IndiaCorpLaw

Satyam Update 1 – some quick points

Some quick thoughts and updates from my side, based on published data.

Later, I propose to list a few of the legal provisions that would need to be examined. The idea is to see what the present law provides for dealing with the allegations in the alleged “Satyam Fraud”.

1. The Justice Kania Committee chaired by ex-Chief Justice of India, Mr. Justice M. H. Kania, opined as early as 2005 that, under the SEBI Act, “there is no provision for monetary penalty for giving false information.”. Recommending amendment to the law, it stated “The Group recommends that SEBI Act, may be amended so as to empower SEBI to initiate adjudication proceedings for furnishing false information knowingly.”. This gap is of course in a narrow compass but it may come to haunt lawmakers and SEBI in taking action since even today, this recommendation made in 2005 has not been acted upon.

2. PwC, auditors of Satyam, in their report of 31st March 2008, have given an “unqualified report” to simplify, they reported as required under law that the accounts show a true and fair view and this view was without any reservations.

a. Interestingly, also note the specific statement made in the Annexure to their Report:-

3. Clause 49 requires that the CEO and CFO should certify, inter alia, that:-

a. “They have reviewed financial statements and the cash flow statement for the year and that to the best of their knowledge and belief: (i) these statements do not contain any materially untrue statement..”.

b. “There are, to the best of their knowledge and belief, no transactions entered into by the company during the year which are fraudulent, illegal or violative of the companys code of conduct”.
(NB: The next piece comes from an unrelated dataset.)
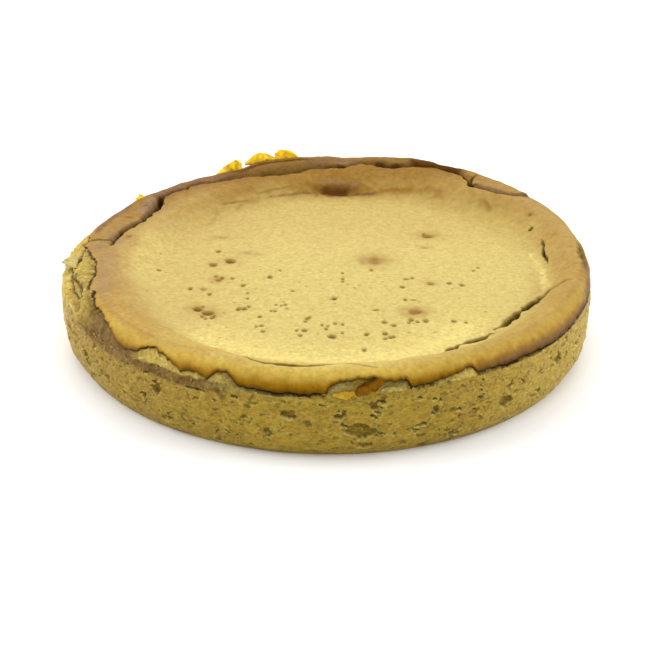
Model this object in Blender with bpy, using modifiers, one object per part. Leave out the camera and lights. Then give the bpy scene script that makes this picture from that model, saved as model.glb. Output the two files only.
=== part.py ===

c. They have indicated to the auditors and Audit Committee…instances of significant fraud of which they have become aware and the involvement therein, if any, of the management or an employee having a significant role in the companys internal control system over financial reporting”.

d. This “certificate” is to be given to the Board. Since the auditors (see below) have certified that the requirements of corporate governance have been complied with, such certificate would have been given placed before the Board.

e. Quick points:-

i. The CFO also has to sign this certificate, apart from the CEO.

ii. This report is to be given to the Board. However, it will be interesting to examine what role this certificate will play in holding some guilty and relieving some others.

iii. In particular, see the statement they make to the auditors and the Audit Committee about the “significant frauds” if any of which they are aware.

iv. Note that even the cash flow statement has to be certified as to be free from materially untrue statements.

4. Satyam had adopted a “whistle blower” policy which incidentally is an optional corporate governance requirement under Clause 49. The Company says that “no personnel have been denied access to the audit committee”. Incidentally, clause 49 describes the whistle blower policy as “…a mechanism for employees to report to the management concerns about…actual or suspected fraud…”.

5. The auditors, PwC, have also certified, without any qualification/reservation, that conditions of corporate governance specified in clause 49 have been complied with.